- **Material provided**

***

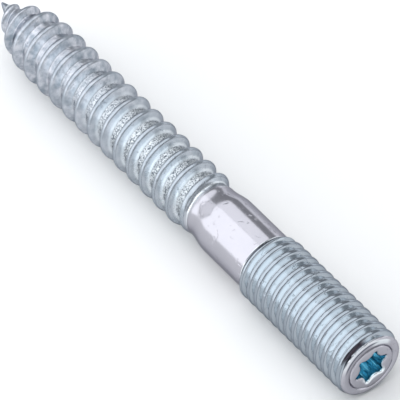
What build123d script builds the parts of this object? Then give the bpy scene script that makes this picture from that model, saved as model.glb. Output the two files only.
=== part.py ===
from build123d import *
import math
import os

os.makedirs("parts", exist_ok=True)

# Hanger bolt: one steel piece with a wood thread and gimlet point at one end, and at the
# other a machine end with a six-lobe drive socket pressed into its face. The axis is X,
# with the end face at x = 0 and the point towards -X. Both threads are right-hand.

overall_length = 65.0

# Machine end: the rolled thread's full diameter, and the plain shank behind it. The fine
# thread itself is not cut here.
machine_diameter = 8.0
machine_length = 17.6
machine_run_out = 0.8
shank_diameter = 7.05
shank_length = 7.4

# Neck: the thinner blank that the wood thread is rolled on.
neck_diameter = 6.3
neck_length = 1.3
neck_step = 0.03
shoulder_length = 0.7

# Wood thread, with a sharp crest. The front flank looks towards the machine end, the back
# flank to the point.
wood_diameter = 7.44
wood_root_diameter = 5.4
wood_pitch = 2.312
wood_front_angle = 26.0
wood_back_angle = 34.0
wood_run_out = 2.0
wood_start_angle = 190.8

# Gimlet point: its thread and its core both narrow to the tip.
point_length = 6.4
point_shoulder_length = 2.4
point_shoulder_diameter = 6.0
tip_diameter = 0.3
bare_tip_length = 1.3

# End face: a pressed disc inside a raised lip, then a bevel and the thread's chamfer.
lip_diameter = 6.4
lip_bore = 5.6
disc_diameter = 5.36
disc_depth = 0.14
bevel_diameter = 7.1
bevel_length = 0.2
chamfer_length = 0.65

# Six-lobe drive socket, size 20.
socket_across_lobes = 3.95
socket_across_flats = 2.85
socket_lobe_radius = 0.305
socket_depth = 2.5
socket_floor_angle = 120.0
socket_angle = 15.4

# Places along the axis, counted from the end face.
machine_back = -machine_length
shank_back = machine_back - shank_length
shoulder_back = shank_back - shoulder_length
neck_back = shoulder_back - neck_length
tip = -overall_length
point_front = tip + point_length

machine_radius = machine_diameter / 2
shank_radius = shank_diameter / 2
neck_radius = neck_diameter / 2
wood_radius = wood_diameter / 2
root_radius = wood_root_diameter / 2
tip_radius = tip_diameter / 2

# Each ridge is sunk a little into its core, so that it joins the core as one.
sink = 0.15

# Tools and cores run this far past what they cut or join.
beyond = 3.0


def turned(*outline):
    """Solid of revolution round the bolt's axis from (x, radius) points."""
    return revolve(make_face(Polyline(*outline, close=True)), Axis.X)


def ridge(x_start, x_end, cone_angle=0.0):
    """Wood thread ridge wound from x_start, on a core that narrows by cone_angle."""
    way = math.copysign(1, x_end - x_start)
    base = root_radius - sink
    front = (wood_radius - base) * math.tan(math.radians(wood_front_angle))
    back = (wood_radius - base) * math.tan(math.radians(wood_back_angle))
    path = Helix(wood_pitch, abs(x_end - x_start), base, (x_start, 0, 0), (way, 0, 0), -cone_angle)
    start = path @ 0
    path = path.rotate(Axis.X, 90 - math.degrees(math.atan2(start.Z, start.Y)))
    section = Polyline(
        (x_start + front, 0, base),
        (x_start, 0, wood_radius),
        (x_start - back, 0, base),
        close=True,
    )
    coil = sweep(make_face(section), path, is_frenet=True)
    return coil.rotate(Axis.X, wood_start_angle - 90 + 360 * x_start / wood_pitch)


# Wood thread on its core, from the point's shoulder into the neck. A long cone takes its
# crest down to the neck.
thread_front = neck_back + wood_pitch
thread_back = point_front - wood_pitch / 2
thread = ridge(thread_back, thread_front) + turned(
    (thread_back - beyond, 0),
    (thread_back - beyond, root_radius),
    (thread_front + beyond, root_radius),
    (thread_front + beyond, 0),
)
run_out_slope = (wood_radius - neck_radius + neck_step) / wood_run_out
run_out_tip = neck_back + (neck_radius - neck_step) / run_out_slope
thread -= turned(
    (run_out_tip, 0),
    (neck_back - wood_run_out - sink, wood_radius + sink * run_out_slope),
    (neck_back - wood_run_out - sink, wood_radius + beyond),
    (run_out_tip, wood_radius + beyond),
)
thread &= turned(
    (point_front, 0),
    (point_front, wood_radius + beyond),
    (neck_back, wood_radius + beyond),
    (neck_back, 0),
)

# Gimlet point: the ridge goes on round a cone, and is turned down to a sharp nose.
core_slope = (root_radius - tip_radius) / point_length
cone_angle = math.degrees(math.atan(core_slope))
point = ridge(point_front, tip + bare_tip_length, cone_angle) + turned(
    (point_front + beyond, 0),
    (point_front + beyond, root_radius + beyond * core_slope),
    (tip, tip_radius),
    (tip, 0),
)
shoulder_radius = point_shoulder_diameter / 2
shoulder_slope = (wood_radius - shoulder_radius) / point_shoulder_length
point -= turned(
    (tip - beyond, wood_radius + beyond),
    (tip - beyond, tip_radius),
    (tip, tip_radius),
    (point_front - point_shoulder_length, shoulder_radius),
    (point_front + beyond, wood_radius + beyond * shoulder_slope),
    (point_front + beyond, wood_radius + beyond),
)
point -= turned(
    (point_front, 0),
    (point_front, wood_radius + beyond),
    (point_front + 2 * beyond, wood_radius + beyond),
    (point_front + 2 * beyond, 0),
)

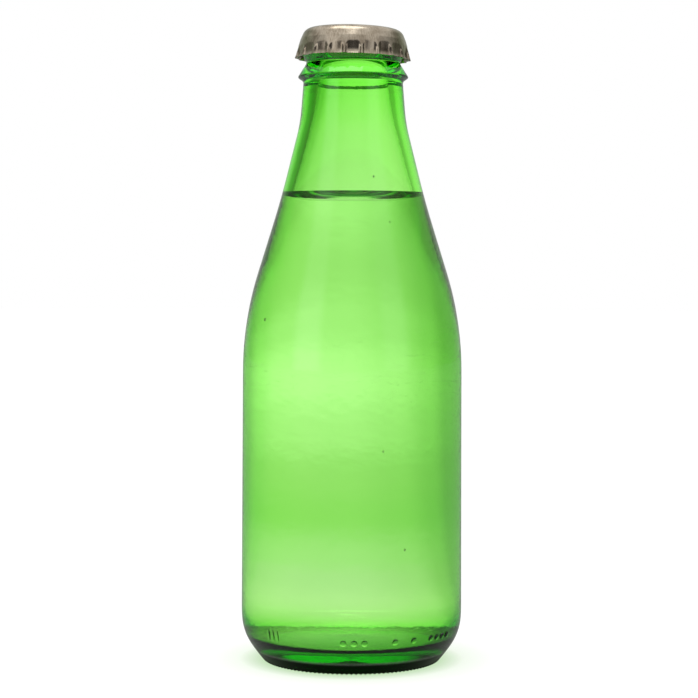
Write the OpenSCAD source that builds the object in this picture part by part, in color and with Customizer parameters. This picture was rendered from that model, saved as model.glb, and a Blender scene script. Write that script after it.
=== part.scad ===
// Small green glass bottle of mineral water, closed by a crimped crown cap.
// Millimetres, +Z up, origin at the centre of the ring that the bottle stands on.

/* [Bottle body] */
// Outside diameter of the ring that the bottle stands on
stand_d = 43.8; // [41:0.1:50]
// Inside diameter of that ring
stand_in_d = 39.0; // [32:0.1:40]
// Outside diameter just above the heel
heel_d = 54.9; // [50:0.1:66]
// Height of the heel corner before it is rounded
heel_h = 6.9; // [5.8:0.1:8.4]
// Rounding of the heel
heel_round = 13; // [8:0.5:14]
// Outside diameter where the shoulder begins
shoulder_d = 54.3; // [50:0.1:66]
// Height from the heel corner to the shoulder corner
body_h = 77.5; // [60:0.5:100]
// Rounding of the shoulder
shoulder_round = 82; // [40:1:90]
// Push-up of the underside at its centre
punt_h = 3.2; // [2:0.1:4]

/* [Shoulder and neck] */
// Outside diameter where the slope steepens into the throat
throat_d = 35.9; // [30:0.1:43]
// Height from the shoulder corner to the throat corner
shoulder_h = 29.7; // [24:0.1:36]
// Rounding at the throat
throat_round = 200; // [60:5:220]
// Outside diameter at the foot of the neck
neck_foot_d = 26.2; // [25.4:0.1:29]
// Height from the throat corner to the foot of the neck
throat_h = 19.3; // [16:0.1:24]
// Rounding at the foot of the neck
neck_round = 42; // [20:1:60]
// Outside diameter of the neck just under the ring
neck_d = 24.6; // [24:0.1:26]
// Height of the neck up to the ring
neck_h = 10.4; // [8:0.1:13]

/* [Finish under the crown] */
// Outside diameter of the ring below the crown
ring_d = 27.5; // [26.5:0.1:30]
// Height of the ring's underside
ring_under_h = 0.8; // [0.6:0.1:1.2]
// Height of the ring's upper flank
ring_flank_h = 3.3; // [2.6:0.1:4]
// Outside diameter of the waist between ring and bead
waist_d = 23.3; // [22.6:0.1:24]
// Height of the waist
waist_h = 0.5; // [0.4:0.1:1.2]
// Outside diameter of the bead that the crown grips
bead_d = 26.3; // [25.6:0.1:27]
// Height of the bead's underside
bead_under_h = 2.6; // [2.2:0.1:3.2]
// Height of the bead's widest band
bead_band_h = 1.0; // [0.8:0.1:1.4]
// Outside diameter of the sealing lip before it is rounded
lip_d = 23.2; // [22.6:0.1:24]
// Height from the bead to the top of the lip
lip_h = 3.5; // [3:0.1:4.2]
// Diameter of the mouth
bore_d = 16.5; // [14:0.1:17]
// Length of the parallel mouth below the lip's rounding
bore_h = 8.0; // [6:0.1:10]

/* [Glass thickness] */
// Wall of the body
body_wall = 2.1; // [1.7:0.05:2.6]
// Wall at the throat
throat_wall = 2.4; // [2:0.05:2.9]
// Wall at the foot of the neck
neck_foot_wall = 2.9; // [2.4:0.05:3.5]
// Glass at the centre of the base
base_wall = 3.6; // [3:0.1:4.4]
// How much the inside floor falls from its centre to the wall
floor_fall = 2.6; // [2:0.1:3.2]
// Rounding of the inside where floor meets wall
floor_round = 11; // [8:0.5:13]

/* [Water] */
// How far the water's surface lies below the top of the lip
headspace_h = 41.5; // [33:0.5:60]

/* [Crown cap] */
// Number of pleats round the skirt
pleat_count = 21; // [18:1:24]
// How far the pleats stand out from the skirt at its rim
pleat_rim_out = 0.95; // [0.6:0.05:1.3]
// How far behind the skirt's face the crest of a pleat begins
pleat_top_in = 0.5; // [0.3:0.05:0.8]
// Height of a pleat above the rim
pleat_h = 4.6; // [3.6:0.1:5]
// Radius of a pleat at the rim
pleat_rim_r = 0.85; // [0.6:0.05:1.05]
// Radius of a pleat where it runs out at the top
pleat_top_r = 0.35; // [0.2:0.05:0.6]
// How far the top reaches out past the lip, before its edge is rounded
crown_over_lip = 0.3; // [0.1:0.05:0.6]
// Rounding of the top's edge
crown_round = 3.8; // [3:0.1:4.2]
// How far the skirt hangs below the bead's widest band
skirt_under_h = 1.8; // [1.2:0.1:2.2]
// How much the top stands proud at its centre
crown_dome_h = 0.4; // [0.2:0.1:0.8]
// Thickness of the tinplate
sheet_t = 0.25; // [0.2:0.01:0.3]
// Clearance between the bead and the crimped skirt
crimp_clear = 0.1; // [0.05:0.01:0.2]
// Liner between the lip and the top of the crown
seal_t = 0.65; // [0.5:0.05:0.9]
// Liner inside the mouth, where nothing presses it
liner_t = 0.35; // [0.25:0.05:0.5]
// How far the liner reaches out past the lip, before that is rounded
liner_over_lip = 0.1; // [0:0.05:0.2]

/* [Hidden] */
// Segments of a full turn, and of each rounded corner of an outline
$fn = 96;
ARC_STEPS = 10;
// Small roundings of moulded glass edges
FOOT_ROUND = 0.8;
PUNT_ROUND = 6;
RING_ROUND = 0.2;
ROOT_ROUND = 0.3;
FLANK_ROUND = 0.5;
BEAD_ROUND = 0.8;
LIP_ROUND = 2.4;
MOUTH_ROUND = 1.2;
// Width of the slope between the bearing ring and the push-up
PUNT_FLANK_W = 4.5;
// How much wider than the mouth the liner's thin centre is
LINER_STEP = 0.4;
// Margin by which a cutting body runs past what it cuts
CUT = 1;

// Heights of the outline's corners, from the table up
heel_z = heel_h;
shoulder_z = heel_z + body_h;
throat_z = shoulder_z + shoulder_h;
neck_foot_z = throat_z + throat_h;
ring_root_z = neck_foot_z + neck_h;
ring_z = ring_root_z + ring_under_h;
waist_z = ring_z + ring_flank_h;
bead_root_z = waist_z + waist_h;
bead_z = bead_root_z + bead_under_h;
bead_top_z = bead_z + bead_band_h;
lip_z = bead_top_z + lip_h;
bore_z = lip_z - MOUTH_ROUND - bore_h;
fill_z = lip_z - headspace_h;

// The crown sits on its liner, and the liner on the lip, and the skirt is crimped round the bead
crown_top_z = lip_z + seal_t + sheet_t;
crown_top_r = lip_d / 2 + crown_over_lip;
rim_z = bead_z - skirt_under_h;
grip_z = bead_top_z + crimp_clear;
grip_r = bead_d / 2 + crimp_clear;
grip_round = BEAD_ROUND + crimp_clear;
skirt_r = grip_r + sheet_t;
crown_lean = atan2(skirt_r - crown_top_r, crown_top_z - grip_z);

// Inside of the glass
body_in_r = heel_d / 2 - body_wall;
shoulder_in_r = shoulder_d / 2 - body_wall;
throat_in_r = throat_d / 2 - throat_wall;
neck_foot_in_r = neck_foot_d / 2 - neck_foot_wall;
floor_z = punt_h + base_wall;

// Unit vector from a to b, in the plane of an outline
function toward(a, b) = (b - a) / norm(b - a);

// Points of the arc of radius r that rounds corner c between its neighbours a and b
function rounded_corner(a, c, b, r) =
    let (
        u = toward(c, a),
        v = toward(c, b),
        half = acos(max(-1, min(1, u * v))) / 2,
        reach = min(r / tan(half), norm(a - c) * 0.98, norm(b - c) * 0.98),
        fit_r = reach * tan(half),
        centre = c + toward([0, 0], u + v) * fit_r / sin(half),
        p = c + u * reach - centre,
        q = c + v * reach - centre,
        start = atan2(p.y, p.x),
        turn = (atan2(q.y, q.x) - start + 540) % 360 - 180
    )
    [for (i = [0 : ARC_STEPS]) centre + fit_r * [cos(start + turn * i / ARC_STEPS), sin(start + turn * i / ARC_STEPS)]];

// An outline given as [radius, height, rounding] corners, with each rounding drawn as an arc
function outline(corners) = [
    for (i = [0 : len(corners) - 1])
        let (c = corners[i], p = [c.x, c.y])
        each (i == 0 || i == len(corners) - 1 || c.z == 0)
            ? [p]
            : rounded_corner([corners[i - 1].x, corners[i - 1].y], p, [corners[i + 1].x, corners[i + 1].y], c.z)
];

// The points of a path before its coordinate on axis (0 or 1) first passes limit, and the point where it does
function first_past(path, axis, limit, i = 0) = path[i][axis] >= limit ? i : first_past(path, axis, limit, i + 1);
function cut_path(path, axis, limit) =
    let (k = first_past(path, axis, limit), a = path[k - 1], b = path[k])
    concat([for (i = [0 : k - 1]) path[i]], [a + (b - a) * (limit - a[axis]) / (b[axis] - a[axis])]);

function reversed(list) = [for (i = [len(list) - 1 : -1 : 0]) list[i]];

// From the centre of the underside out over the heel and up to the top of the lip
glass_outside = outline([
    [0, punt_h, 0],
    [stand_in_d / 2 - PUNT_FLANK_W, punt_h, PUNT_ROUND],
    [stand_in_d / 2, 0, 0],
    [stand_d / 2, 0, FOOT_ROUND],
    [heel_d / 2, heel_z, heel_round],
    [shoulder_d / 2, shoulder_z, shoulder_round],
    [throat_d / 2, throat_z, throat_round],
    [neck_foot_d / 2, neck_foot_z, neck_round],
    [neck_d / 2, ring_root_z, ROOT_ROUND],
    [ring_d / 2, ring_z, RING_ROUND],
    [waist_d / 2, waist_z, FLANK_ROUND],
    [waist_d / 2, bead_root_z, FLANK_ROUND],
    [bead_d / 2, bead_z, BEAD_ROUND],
    [bead_d / 2, bead_top_z, BEAD_ROUND],
    [lip_d / 2, lip_z, LIP_ROUND],
    [bore_d / 2 + MOUTH_ROUND, lip_z, 0]
]);

// From the centre of the floor out to the wall and up to the top of the parallel mouth
glass_inside = outline([
    [0, floor_z, 0],
    [body_in_r, floor_z - floor_fall, floor_round],
    [shoulder_in_r, shoulder_z, shoulder_round],
    [throat_in_r, throat_z, throat_round],
    [neck_foot_in_r, neck_foot_z, neck_round],
    [bore_d / 2, bore_z, 0],
    [bore_d / 2, lip_z - MOUTH_ROUND, 0]
]);

mouth_edge = [
    for (i = [1 : ARC_STEPS - 1])
        let (a = 180 - 90 * i / ARC_STEPS)
        [bore_d / 2 + MOUTH_ROUND * (1 + cos(a)), lip_z - MOUTH_ROUND * (1 - sin(a))]
];

module glass_bottle()
{
    color([0.30, 0.72, 0.20, 0.6])
        rotate_extrude()
            polygon(concat(glass_outside, reversed(mouth_edge), reversed(glass_inside)));
}

// The water touches the glass up to the fill line
water_wall = cut_path(glass_inside, 1, fill_z);

module mineral_water()
{
    color([0.75, 0.92, 0.95, 0.5])
        rotate_extrude()
            polygon(concat(water_wall, [[0, fill_z]]));
}

// Outside of the crown between its pleats, moved inwards by t
function crown_outline(t) = outline([
    [0, crown_top_z + crown_dome_h - t, 0],
    [crown_top_r - t * tan(45 - crown_lean / 2), crown_top_z - t, crown_round - t],
    [skirt_r - t, grip_z + (sheet_t - t) * tan(crown_lean / 2), grip_round + sheet_t - t],
    [skirt_r - t, rim_z, 0]
]);

module crown_solid(t, foot_z)
{
    rotate_extrude()
        polygon(concat(crown_outline(t), [[skirt_r - t, foot_z], [0, foot_z]]));
}

// One pleat leans out from the rounded edge of the top to the rim, and its crest is a straight line
module pleat()
{
    crest_top = [skirt_r - pleat_top_in, rim_z + pleat_h];
    crest_rim = [skirt_r + pleat_rim_out, rim_z];
    crest_lean = atan2(crest_rim.x - crest_top.x, crest_top.y - crest_rim.y);
    outward = [cos(crest_lean), sin(crest_lean)];
    top = crest_top - pleat_top_r * outward;
    rim = crest_rim - pleat_rim_r * outward;
    lean = atan2(rim.x - top.x, top.y - rim.y);
    long = norm(rim - top);
    flare = (pleat_rim_r - pleat_top_r) / long;
    translate([top.x, 0, top.y])
        rotate([0, 180 - lean, 0])
            cylinder(h = long + CUT, r1 = pleat_top_r, r2 = pleat_rim_r + flare * CUT, $fn = 24);
}

module crown_shell()
{
    color([0.55, 0.50, 0.44])
        difference() {
            union() {
                crown_solid(0, rim_z);
                for (i = [0 : pleat_count - 1])
                    rotate([0, 0, -90 + (i + 0.5) * 360 / pleat_count])
                        pleat();
            }
            crown_solid(sheet_t, rim_z - 2 * CUT);
            translate([0, 0, rim_z - 2 * CUT])
                cylinder(h = 2 * CUT, r = skirt_r + pleat_rim_out + CUT);
        }
}

// The liner fills the space between the lip's rounded top and the crown, and is thinner over the open mouth
liner_r = lip_d / 2 + liner_over_lip;
liner_top = cut_path(crown_outline(sheet_t), 0, liner_r);
liner_under = reversed(cut_path(reversed(glass_outside), 0, liner_r));
liner_bore_r = bore_d / 2 - LINER_STEP;

module crown_liner()
{
    color([0.82, 0.80, 0.74])
        rotate_extrude()
            polygon(concat(
                liner_top,
                liner_under,
                [[liner_bore_r, lip_z], [liner_bore_r, lip_z + seal_t - liner_t]],
                [[0, crown_top_z + crown_dome_h - sheet_t - liner_t]]
            ));
}

glass_bottle();
mineral_water();
crown_shell();
crown_liner();
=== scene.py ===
"""A small green glass bottle of mineral water under a crown cap, on a white table."""

import math

import bpy
from mathutils import Matrix, Vector, noise


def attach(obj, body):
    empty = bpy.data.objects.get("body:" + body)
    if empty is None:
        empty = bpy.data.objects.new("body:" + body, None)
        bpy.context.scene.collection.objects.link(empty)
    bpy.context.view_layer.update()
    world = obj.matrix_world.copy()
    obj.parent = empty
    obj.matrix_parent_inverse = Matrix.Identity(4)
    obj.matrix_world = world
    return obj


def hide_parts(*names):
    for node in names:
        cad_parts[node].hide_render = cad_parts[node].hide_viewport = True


MM = 0.001

# The glass, as in the CAD model: corners of the outline as radius, height and rounding, in mm
OUTSIDE = [
    (0, 3.2, 0),
    (15.0, 3.2, 6),
    (19.5, 0, 0.25),
    (21.9, 0, 0.8),
    (27.45, 6.9, 13),
    (27.15, 84.4, 82),
    (17.95, 114.1, 200),
    (13.1, 133.4, 42),
    (12.3, 143.6, 1.1),
    (13.75, 144.6, 0.35),
    (11.65, 147.9, 0.8),
    (11.65, 148.4, 0.8),
    (13.15, 151.0, 0.8),
    (13.15, 152.0, 0.8),
    (11.6, 155.5, 2.4),
    (8.25, 155.5, 1.2),
    (8.25, 150, 0),
]
INSIDE = [
    (8.25, 150, 0),
    (8.25, 146.3, 50),
    (10.2, 133.4, 42),
    (15.55, 114.1, 200),
    (25.05, 84.4, 82),
    (25.35, 5.3, 6.5),
    (0, 6.8, 0),
]
GLASS_COLUMNS = 240
LONGEST_STEP = 2.5

# The water
FILL_Z = 112.4
MENISCUS_H = 3.4
MENISCUS_REACH = 3.6
WATER_BITE = 0.03

# The crown: outline of the uncrimped bell, and the panels pressed into it
PLEATS = 21
PLEAT_COLUMNS = 20
BELL = [
    (0, 156.8, 0),
    (11.9, 156.4, 3.8),
    (13.05, 153.7, 3),
    (14.45, 149.2, 0),
]
SHEET_T = 0.25
CROWN_TILT = 1.2

# The photograph's camera
FRAME_PX = 698
FOCAL_PX = 1927.7
CAMERA_DISTANCE = 480
CAMERA_HEIGHT = 94
CAMERA_X = -0.82
CAMERA_PITCH = 1.99
CAMERA_ROLL = 0.19
SENSOR_MM = 36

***

- **What is expected**
In the listing above, find the line containing "module crown_liner()" and the line containing "CROWN_TILT = 1.2". Output them and every line between, exactly, and nothing else.

- **Problem solution**
module crown_liner()
{
    color([0.82, 0.80, 0.74])
        rotate_extrude()
            polygon(concat(
                liner_top,
                liner_under,
                [[liner_bore_r, lip_z], [liner_bore_r, lip_z + seal_t - liner_t]],
                [[0, crown_top_z + crown_dome_h - sheet_t - liner_t]]
            ));
}

glass_bottle();
mineral_water();
crown_shell();
crown_liner();
=== scene.py ===
"""A small green glass bottle of mineral water under a crown cap, on a white table."""

import math

import bpy
from mathutils import Matrix, Vector, noise


def attach(obj, body):
    empty = bpy.data.objects.get("body:" + body)
    if empty is None:
        empty = bpy.data.objects.new("body:" + body, None)
        bpy.context.scene.collection.objects.link(empty)
    bpy.context.view_layer.update()
    world = obj.matrix_world.copy()
    obj.parent = empty
    obj.matrix_parent_inverse = Matrix.Identity(4)
    obj.matrix_world = world
    return obj


def hide_parts(*names):
    for node in names:
        cad_parts[node].hide_render = cad_parts[node].hide_viewport = True


MM = 0.001

# The glass, as in the CAD model: corners of the outline as radius, height and rounding, in mm
OUTSIDE = [
    (0, 3.2, 0),
    (15.0, 3.2, 6),
    (19.5, 0, 0.25),
    (21.9, 0, 0.8),
    (27.45, 6.9, 13),
    (27.15, 84.4, 82),
    (17.95, 114.1, 200),
    (13.1, 133.4, 42),
    (12.3, 143.6, 1.1),
    (13.75, 144.6, 0.35),
    (11.65, 147.9, 0.8),
    (11.65, 148.4, 0.8),
    (13.15, 151.0, 0.8),
    (13.15, 152.0, 0.8),
    (11.6, 155.5, 2.4),
    (8.25, 155.5, 1.2),
    (8.25, 150, 0),
]
INSIDE = [
    (8.25, 150, 0),
    (8.25, 146.3, 50),
    (10.2, 133.4, 42),
    (15.55, 114.1, 200),
    (25.05, 84.4, 82),
    (25.35, 5.3, 6.5),
    (0, 6.8, 0),
]
GLASS_COLUMNS = 240
LONGEST_STEP = 2.5

# The water
FILL_Z = 112.4
MENISCUS_H = 3.4
MENISCUS_REACH = 3.6
WATER_BITE = 0.03

# The crown: outline of the uncrimped bell, and the panels pressed into it
PLEATS = 21
PLEAT_COLUMNS = 20
BELL = [
    (0, 156.8, 0),
    (11.9, 156.4, 3.8),
    (13.05, 153.7, 3),
    (14.45, 149.2, 0),
]
SHEET_T = 0.25
CROWN_TILT = 1.2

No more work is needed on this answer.